Saturday, December 30, 2006

You can't go home again

Especially if it wasn't actually where you lived. But visiting is still nice.

Becoming unemployed three months after acquiring a mortgage sucks like a Hoover. Or a Dyson. Or perhaps Jenna Jameson. However, it does give one the leisure to say, "Hm. Can the boys and I come along?" when one's mother says, "Your dad and I are making the drive to visit your grandparents." And it gives one the leisure to pack a load of duffel bags, backpacks, and laundry baskets full of toys, books, and tiny outfits, borrow a portable DVD player to keep Boy Wonder happy on the four-hour drive, and go.

Visiting my paternal grandparents was always an event. We drove down every year on the Wednesday before Thanksgiving, and stayed through the long weekend. The train tracks are visible from the house, and my cousin and I slept on the sun porch, so we got to watch (and listen to) the passing trains. The day after Thanksgiving, my mother would head out shopping with her two sisters-in-law. After my cousin and I hit junior high and got interested in shopping, we'd go too. Before then, we'd hang around with Grandma all day, eating leftover turkey and playing Scrabble, Yahtzee, and all sorts of cool card games. On the Saturday after Thanksgiving, we'd all go see a movie, and I still remember the year my dad and uncle picked the movie and we saw Highlander II. My cousin and I hadn't seen Highlander, and since we had no idea what was going on, who any of the characters were, and why so darn many people had to be decapitated, we found the sequel pretty disturbing. Anyway. Last time I visited my grandparents, things were a bit different. It was 1995. I was 19 and majoring in English. Working two jobs, still living at home, and beginning to wonder if I was really accomplishing anything. I had just started dating Dragon.

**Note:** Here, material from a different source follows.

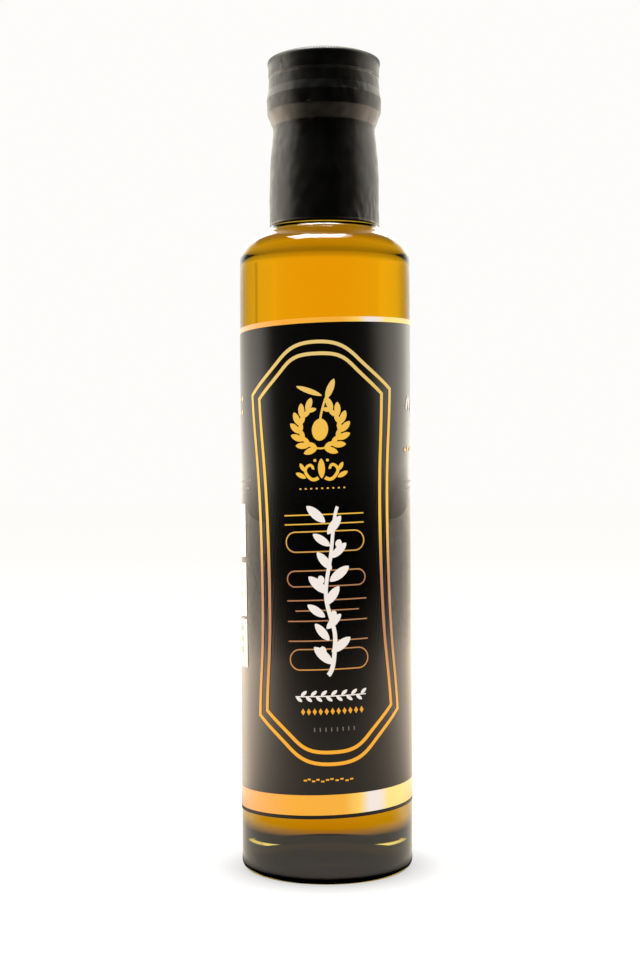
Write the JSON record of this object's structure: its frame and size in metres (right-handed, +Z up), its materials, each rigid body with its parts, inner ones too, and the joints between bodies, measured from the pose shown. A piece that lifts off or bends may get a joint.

My grandparents' house hasn't changed very much in twelve years. The sun porch is still there, but no one slept there; it had been converted to the smoking lounge for the duration of our visit. (Grandpa: pipe; Grandma: cigarettes; Anithe & Co.: asthma.) Reader's Digest condensed books fill the shelves, but this time I didn't have time to read any of them. (Or anything else, for that matter.) The cuckoo clock is still on the wall of the second spare bedroom, which the boys and I took over, and it still, thankfully, doesn't cuckoo. There's still a park at the end of the block, within easy walking distance.

Of course, being there feels different. Growing up, Thanksgiving at Grandma and Grandpa's house was always a special, carefree time for me. Well, of course it was. I wasn't the one making the mortgage payments, or worrying about how to keep a kid occupied on a four-hour drive, or looking at the giant wooden play structure and wondering how many splinters my kid was going to get. Now, "carefree" is so far removed from the realm of how I'm feeling these days that I go off into gales of laughter just thinking about it. I can't help but wonder if Thanksgiving was always a special, carefree time for my parents, too, or if they were usually consumed by thoughts of work, finances, and other assorted grownup things.

And of course, we had a nice time anyway. Boy Wonder did very well with the drive, chattering away and then happily watching movies, and Baby Boone alternated between sleeping and babbling happily in my general direction. My grandparents found them both charming, and decided that Baby Boone is the happiest, smiliest baby in the world. And, although the Worry Train is running endlessly in my head, my kids weren't worrying about anything. Boy Wonder loved the long hallway in the house, the blue swing at the park, and the geese at the neighborhood pond. Baby Boone hardly cried at all, unless I left his field of vision (Velcro Baby is teething).

And the train still passed by and whistled at night, and a faint odor of tobacco smoke still hung in the air. And, for a moment, I felt comforted and secure, just as I used to feel after my cousin and I finished chatting about boys and clothes and settled down to sleep.

For a moment. And then I ruffled a sleeping Boy Wonder's hair, hugged a sleeping Baby Boone closer, and vowed to do my best to make their childhood holidays special and carefree.